# Requirement:
Write out, word for word, the first line of the data below and every line after it through the one containing "depth: How far".

-----

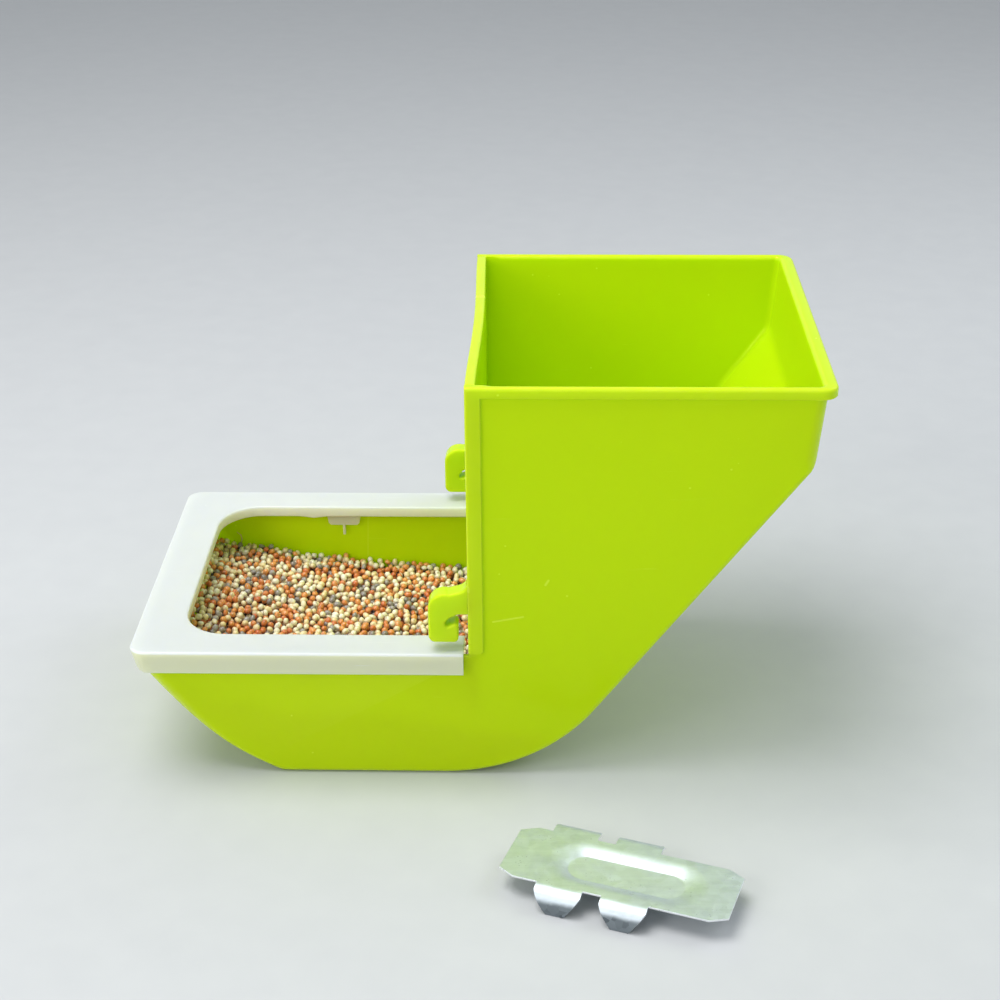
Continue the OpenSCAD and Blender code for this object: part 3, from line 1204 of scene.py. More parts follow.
    def anchor(self, point: EdgePoint, level: Level, depth: Flat) -> Vector:
        """Place on one level of the wall at a depth below the open edge.

        Args:
            point: Place on the open edge.
            level: Surface that is wanted.
            depth: How far inside the edge, along X and along Z.

        Returns:
            The place.
        """
        s = self.sizes
        inset = {Level.FACE: 0.0, Level.BAND: -s.proud, Level.INNER: s.wall}[level]
        top, rim = s.height - depth[1], s.tray_h - depth[1]
        if point.stretch is Side.BACK:
            x = s.rim_l if level is Level.BAND else s.back_x(top, inset)
            radius = {
                Level.FACE: self.back_fillet,
                Level.BAND: s.rim_corner,
                Level.INNER: self.back_fillet - s.wall,
            }[level]
            return Vector(self.cross(x, top, (-1.0, 0.0), radius, inset)[int(point.place)])
        if point.stretch is Side.FRONT:
            radius = s.front_corner - inset
            row = self.cross(s.front_x(rim, inset), rim, (1.0, 0.0), radius, inset)
            return Vector(row[int(point.place)])
        x, z = {
            Side.NOOK: (depth[0], rim),
            Side.CAGE: (depth[0], point.place),
            Side.CORNER: (depth[0], top),
            Side.TOP: (point.place, top),
            Side.TRAY: (point.place, rim),
        }[point.stretch]
        return Vector((x, point.hand * s.half(z, inset), z))

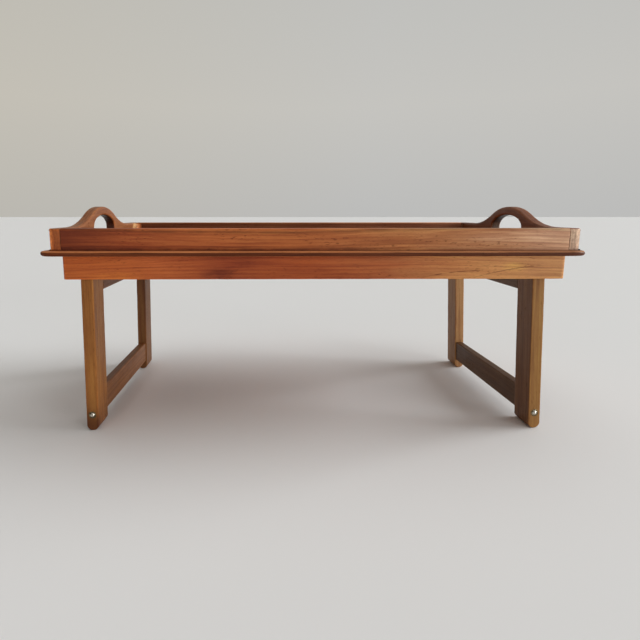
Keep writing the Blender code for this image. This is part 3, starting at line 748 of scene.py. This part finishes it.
# Colour factors along X, where a board's wood changes from end to end
BOARD_ALONG = ((-0.34, (1.1, 1.1, 1.1)), (0.0, (1.0, 1.0, 1.0)), (0.2, (0.83, 0.95, 1.1)),
               (0.34, (0.78, 0.95, 1.1)))
FRONT_RAIL_ALONG = ((-0.33, (0.49, 0.30, 0.23)), (-0.23, (0.85, 0.64, 0.57)), (-0.12, (1.25, 1.19, 1.11)),
                    (0.0, (1.14, 1.15, 1.09)), (0.10, (1.34, 1.78, 2.0)), (0.20, (1.35, 2.13, 3.2)),
                    (0.33, (2.0, 4.3, 9.7)))
BACK_RAIL_ALONG = ((-0.33, (0.72, 0.80, 0.80)), (0.0, (0.90, 1.12, 1.18)), (0.33, (1.68, 2.36, 3.0)))
FRONT_APRON_ALONG = ((-0.32, (1.21, 1.24, 0.94)), (-0.19, (1.28, 1.36, 1.4)), (-0.10, (0.74, 0.57, 0.62)),
                     (0.0, (1.06, 1.0, 0.87)), (0.10, (1.10, 1.33, 1.57)), (0.20, (1.56, 3.0, 4.1)),
                     (0.32, (1.5, 3.1, 4.7)))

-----

# Output below:
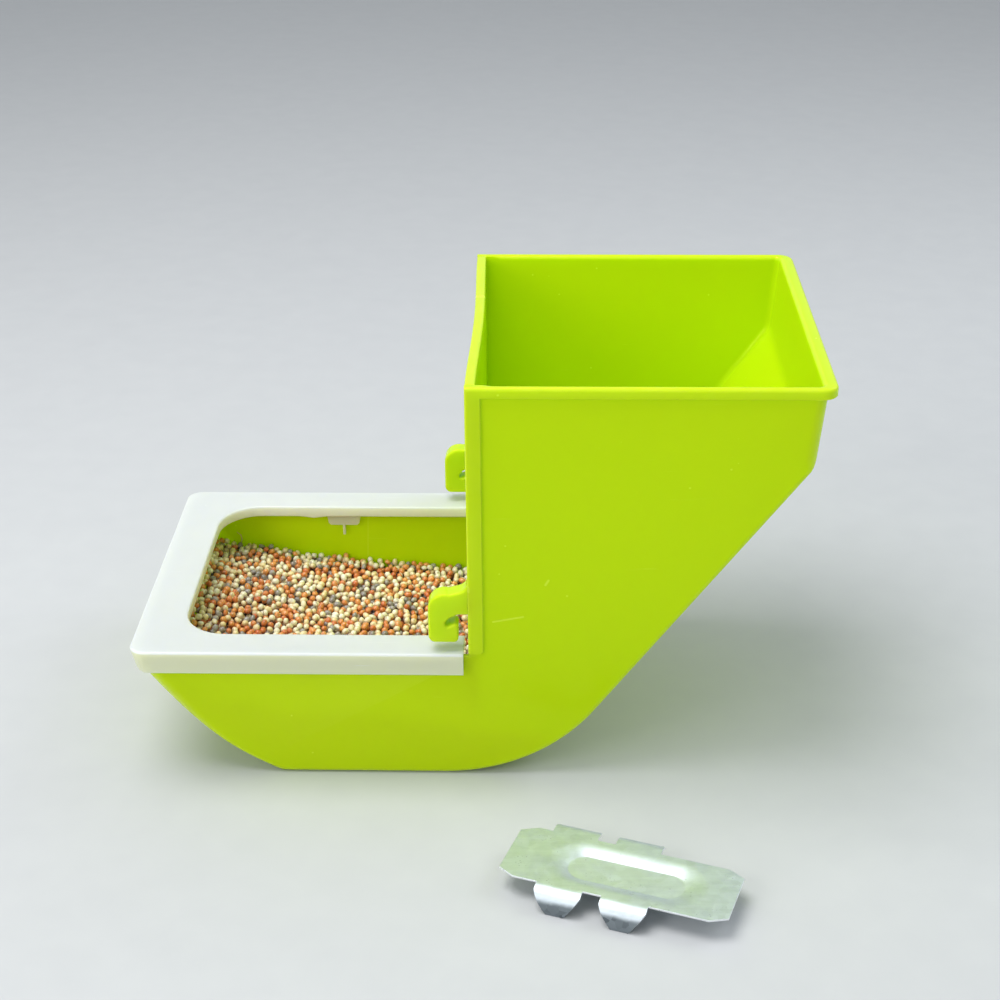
Continue the OpenSCAD and Blender code for this object: part 3, from line 1204 of scene.py. More parts follow.
    def anchor(self, point: EdgePoint, level: Level, depth: Flat) -> Vector:
        """Place on one level of the wall at a depth below the open edge.

        Args:
            point: Place on the open edge.
            level: Surface that is wanted.
            depth: How far inside the edge, along X and along Z.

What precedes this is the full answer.